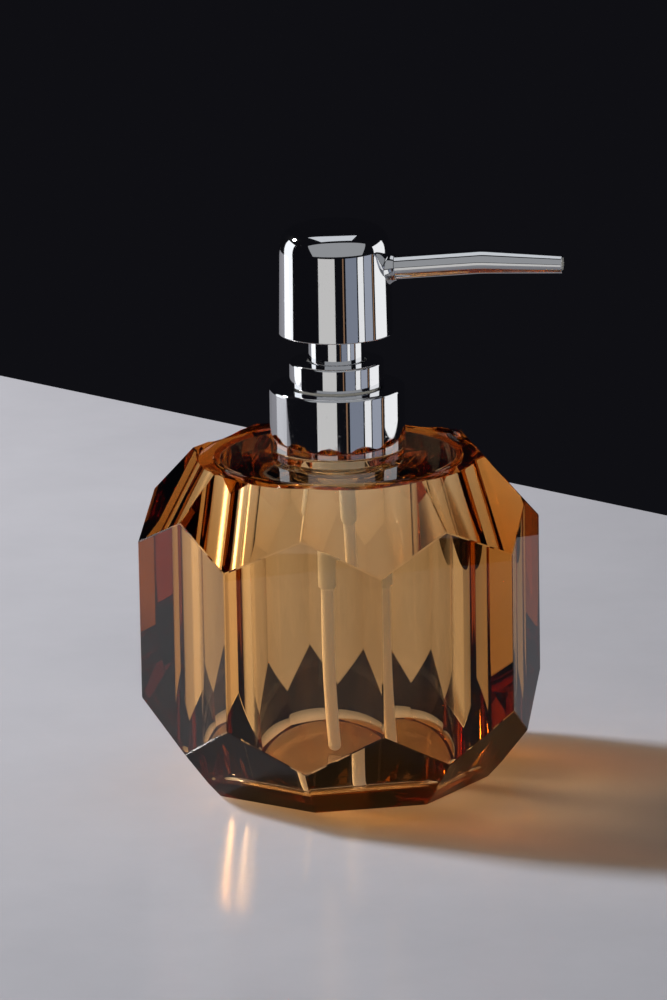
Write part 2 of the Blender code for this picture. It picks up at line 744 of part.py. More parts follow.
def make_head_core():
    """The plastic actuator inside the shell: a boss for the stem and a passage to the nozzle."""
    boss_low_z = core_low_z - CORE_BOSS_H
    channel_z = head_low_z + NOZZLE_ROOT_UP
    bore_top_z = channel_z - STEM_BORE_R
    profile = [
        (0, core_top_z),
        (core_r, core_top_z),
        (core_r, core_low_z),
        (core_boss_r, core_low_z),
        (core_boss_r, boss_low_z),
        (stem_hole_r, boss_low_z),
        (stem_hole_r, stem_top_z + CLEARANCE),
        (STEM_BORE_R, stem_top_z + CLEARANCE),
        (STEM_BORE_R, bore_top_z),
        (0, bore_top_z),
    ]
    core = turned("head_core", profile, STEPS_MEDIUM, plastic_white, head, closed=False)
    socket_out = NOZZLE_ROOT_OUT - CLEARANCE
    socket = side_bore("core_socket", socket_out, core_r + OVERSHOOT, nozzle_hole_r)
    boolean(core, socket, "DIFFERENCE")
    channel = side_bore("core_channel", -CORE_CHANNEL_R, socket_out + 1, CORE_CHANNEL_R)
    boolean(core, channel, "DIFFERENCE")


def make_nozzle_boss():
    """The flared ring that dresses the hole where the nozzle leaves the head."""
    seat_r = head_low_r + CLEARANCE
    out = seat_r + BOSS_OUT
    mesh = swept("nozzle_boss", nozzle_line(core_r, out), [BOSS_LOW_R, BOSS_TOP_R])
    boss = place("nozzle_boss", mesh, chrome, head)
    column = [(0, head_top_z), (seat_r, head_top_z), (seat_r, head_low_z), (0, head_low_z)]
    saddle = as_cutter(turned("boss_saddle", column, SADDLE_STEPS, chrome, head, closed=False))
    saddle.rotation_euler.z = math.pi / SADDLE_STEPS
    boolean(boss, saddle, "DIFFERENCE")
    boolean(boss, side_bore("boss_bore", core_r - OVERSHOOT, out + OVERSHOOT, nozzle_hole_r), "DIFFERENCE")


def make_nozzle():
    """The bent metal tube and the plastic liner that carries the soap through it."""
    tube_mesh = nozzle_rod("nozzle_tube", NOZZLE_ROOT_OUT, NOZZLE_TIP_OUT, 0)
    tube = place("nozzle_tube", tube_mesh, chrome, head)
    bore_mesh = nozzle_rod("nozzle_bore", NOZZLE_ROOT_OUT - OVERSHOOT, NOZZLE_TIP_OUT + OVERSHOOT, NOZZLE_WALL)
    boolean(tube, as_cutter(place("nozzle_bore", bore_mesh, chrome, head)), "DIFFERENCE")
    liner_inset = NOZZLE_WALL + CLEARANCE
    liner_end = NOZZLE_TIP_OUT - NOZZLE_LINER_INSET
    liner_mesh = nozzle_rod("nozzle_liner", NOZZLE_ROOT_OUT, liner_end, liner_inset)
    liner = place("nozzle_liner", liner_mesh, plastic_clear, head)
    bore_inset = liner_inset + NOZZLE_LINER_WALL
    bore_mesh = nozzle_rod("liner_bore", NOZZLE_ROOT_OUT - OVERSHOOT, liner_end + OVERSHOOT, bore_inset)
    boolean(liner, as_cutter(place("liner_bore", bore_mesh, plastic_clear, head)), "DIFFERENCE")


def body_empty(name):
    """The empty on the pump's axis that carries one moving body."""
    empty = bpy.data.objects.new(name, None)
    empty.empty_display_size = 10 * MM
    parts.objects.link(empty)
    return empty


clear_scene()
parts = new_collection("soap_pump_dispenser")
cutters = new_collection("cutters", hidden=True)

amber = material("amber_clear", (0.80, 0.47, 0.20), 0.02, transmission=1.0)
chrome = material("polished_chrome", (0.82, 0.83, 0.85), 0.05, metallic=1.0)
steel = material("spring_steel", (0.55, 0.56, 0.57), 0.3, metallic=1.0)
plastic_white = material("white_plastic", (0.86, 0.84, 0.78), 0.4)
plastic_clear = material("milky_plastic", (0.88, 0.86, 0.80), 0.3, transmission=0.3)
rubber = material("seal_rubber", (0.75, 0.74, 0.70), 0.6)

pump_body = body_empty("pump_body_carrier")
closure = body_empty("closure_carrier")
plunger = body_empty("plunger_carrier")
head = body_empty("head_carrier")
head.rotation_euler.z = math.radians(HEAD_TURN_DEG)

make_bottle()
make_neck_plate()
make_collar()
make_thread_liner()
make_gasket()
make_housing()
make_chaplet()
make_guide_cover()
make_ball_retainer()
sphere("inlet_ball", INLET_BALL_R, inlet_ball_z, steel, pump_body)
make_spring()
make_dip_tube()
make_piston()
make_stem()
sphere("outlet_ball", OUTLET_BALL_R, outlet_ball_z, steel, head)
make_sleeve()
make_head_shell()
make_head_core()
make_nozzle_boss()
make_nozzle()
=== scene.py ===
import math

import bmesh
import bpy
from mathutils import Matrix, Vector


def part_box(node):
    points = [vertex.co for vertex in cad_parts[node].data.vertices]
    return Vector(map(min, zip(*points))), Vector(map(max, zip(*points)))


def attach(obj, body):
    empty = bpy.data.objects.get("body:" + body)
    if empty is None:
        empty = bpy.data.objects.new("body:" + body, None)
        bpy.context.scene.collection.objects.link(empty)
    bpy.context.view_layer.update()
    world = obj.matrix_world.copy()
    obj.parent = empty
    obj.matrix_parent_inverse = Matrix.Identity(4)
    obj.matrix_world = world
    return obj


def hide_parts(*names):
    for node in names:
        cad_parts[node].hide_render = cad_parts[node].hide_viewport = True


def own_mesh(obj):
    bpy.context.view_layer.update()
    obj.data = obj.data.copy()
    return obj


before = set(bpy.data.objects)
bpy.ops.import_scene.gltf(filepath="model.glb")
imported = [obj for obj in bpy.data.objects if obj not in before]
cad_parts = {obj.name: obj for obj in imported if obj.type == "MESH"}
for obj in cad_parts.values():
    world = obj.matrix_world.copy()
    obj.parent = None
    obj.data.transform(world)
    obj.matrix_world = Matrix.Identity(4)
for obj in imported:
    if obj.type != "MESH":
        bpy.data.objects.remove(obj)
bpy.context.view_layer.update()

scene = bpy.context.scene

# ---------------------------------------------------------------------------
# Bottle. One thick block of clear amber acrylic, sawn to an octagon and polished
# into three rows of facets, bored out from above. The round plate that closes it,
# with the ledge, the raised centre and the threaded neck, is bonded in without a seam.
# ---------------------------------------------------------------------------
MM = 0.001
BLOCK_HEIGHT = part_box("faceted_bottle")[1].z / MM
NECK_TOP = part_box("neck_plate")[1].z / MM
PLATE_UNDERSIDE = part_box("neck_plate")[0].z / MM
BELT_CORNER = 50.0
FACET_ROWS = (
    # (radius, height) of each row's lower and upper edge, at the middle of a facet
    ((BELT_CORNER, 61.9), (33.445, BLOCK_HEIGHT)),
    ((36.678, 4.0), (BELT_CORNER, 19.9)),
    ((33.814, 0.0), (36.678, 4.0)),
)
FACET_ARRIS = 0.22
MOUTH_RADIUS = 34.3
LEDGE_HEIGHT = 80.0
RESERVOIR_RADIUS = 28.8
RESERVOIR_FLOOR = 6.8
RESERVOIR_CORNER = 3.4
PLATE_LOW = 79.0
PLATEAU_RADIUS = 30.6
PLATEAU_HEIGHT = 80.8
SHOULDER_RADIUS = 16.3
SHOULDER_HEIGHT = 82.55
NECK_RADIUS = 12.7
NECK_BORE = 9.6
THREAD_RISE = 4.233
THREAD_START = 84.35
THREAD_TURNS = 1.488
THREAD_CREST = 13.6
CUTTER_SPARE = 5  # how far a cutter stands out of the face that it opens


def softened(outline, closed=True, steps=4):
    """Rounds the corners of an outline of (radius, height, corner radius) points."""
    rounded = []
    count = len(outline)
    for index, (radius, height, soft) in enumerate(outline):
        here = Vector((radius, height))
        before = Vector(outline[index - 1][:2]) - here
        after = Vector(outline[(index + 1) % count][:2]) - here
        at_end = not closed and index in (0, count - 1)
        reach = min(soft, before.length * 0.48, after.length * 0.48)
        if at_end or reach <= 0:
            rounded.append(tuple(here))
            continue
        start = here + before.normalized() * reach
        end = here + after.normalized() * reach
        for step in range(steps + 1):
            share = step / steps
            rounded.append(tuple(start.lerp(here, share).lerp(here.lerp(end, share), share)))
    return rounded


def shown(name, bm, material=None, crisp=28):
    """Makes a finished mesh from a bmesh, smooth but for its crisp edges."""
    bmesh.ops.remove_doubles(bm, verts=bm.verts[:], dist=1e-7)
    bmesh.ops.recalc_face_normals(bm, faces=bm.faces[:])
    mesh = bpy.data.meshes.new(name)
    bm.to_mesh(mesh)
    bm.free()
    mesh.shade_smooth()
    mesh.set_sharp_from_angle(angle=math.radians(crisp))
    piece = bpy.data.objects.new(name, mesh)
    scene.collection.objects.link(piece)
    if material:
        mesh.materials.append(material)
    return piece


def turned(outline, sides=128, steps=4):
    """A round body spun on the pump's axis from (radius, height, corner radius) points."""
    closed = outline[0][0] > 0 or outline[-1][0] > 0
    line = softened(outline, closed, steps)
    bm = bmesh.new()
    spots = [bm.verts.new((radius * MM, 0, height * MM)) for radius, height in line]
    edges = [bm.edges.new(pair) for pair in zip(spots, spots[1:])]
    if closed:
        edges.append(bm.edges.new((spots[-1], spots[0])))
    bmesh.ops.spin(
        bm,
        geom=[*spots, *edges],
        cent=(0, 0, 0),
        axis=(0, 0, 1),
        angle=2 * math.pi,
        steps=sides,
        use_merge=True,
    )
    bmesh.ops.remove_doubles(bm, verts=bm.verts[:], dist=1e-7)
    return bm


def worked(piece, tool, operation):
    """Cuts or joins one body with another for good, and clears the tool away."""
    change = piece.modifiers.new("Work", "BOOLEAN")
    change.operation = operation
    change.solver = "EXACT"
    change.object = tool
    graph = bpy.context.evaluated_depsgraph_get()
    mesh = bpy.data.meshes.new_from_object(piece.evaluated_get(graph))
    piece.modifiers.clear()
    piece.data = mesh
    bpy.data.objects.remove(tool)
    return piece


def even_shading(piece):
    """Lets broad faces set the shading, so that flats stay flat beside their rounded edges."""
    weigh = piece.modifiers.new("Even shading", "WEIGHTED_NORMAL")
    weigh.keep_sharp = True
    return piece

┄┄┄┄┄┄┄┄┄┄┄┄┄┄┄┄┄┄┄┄

## WHAT TO PRODUCE
Reproduce verbatim only the segment of the listing bounded by the line containing "make_bottle()" and the line containing "bpy.data.objects.remove(obj)", with both boundary lines included.

## COMPLETED EXERCISE
make_bottle()
make_neck_plate()
make_collar()
make_thread_liner()
make_gasket()
make_housing()
make_chaplet()
make_guide_cover()
make_ball_retainer()
sphere("inlet_ball", INLET_BALL_R, inlet_ball_z, steel, pump_body)
make_spring()
make_dip_tube()
make_piston()
make_stem()
sphere("outlet_ball", OUTLET_BALL_R, outlet_ball_z, steel, head)
make_sleeve()
make_head_shell()
make_head_core()
make_nozzle_boss()
make_nozzle()
=== scene.py ===
import math

import bmesh
import bpy
from mathutils import Matrix, Vector


def part_box(node):
    points = [vertex.co for vertex in cad_parts[node].data.vertices]
    return Vector(map(min, zip(*points))), Vector(map(max, zip(*points)))


def attach(obj, body):
    empty = bpy.data.objects.get("body:" + body)
    if empty is None:
        empty = bpy.data.objects.new("body:" + body, None)
        bpy.context.scene.collection.objects.link(empty)
    bpy.context.view_layer.update()
    world = obj.matrix_world.copy()
    obj.parent = empty
    obj.matrix_parent_inverse = Matrix.Identity(4)
    obj.matrix_world = world
    return obj


def hide_parts(*names):
    for node in names:
        cad_parts[node].hide_render = cad_parts[node].hide_viewport = True


def own_mesh(obj):
    bpy.context.view_layer.update()
    obj.data = obj.data.copy()
    return obj


before = set(bpy.data.objects)
bpy.ops.import_scene.gltf(filepath="model.glb")
imported = [obj for obj in bpy.data.objects if obj not in before]
cad_parts = {obj.name: obj for obj in imported if obj.type == "MESH"}
for obj in cad_parts.values():
    world = obj.matrix_world.copy()
    obj.parent = None
    obj.data.transform(world)
    obj.matrix_world = Matrix.Identity(4)
for obj in imported:
    if obj.type != "MESH":
        bpy.data.objects.remove(obj)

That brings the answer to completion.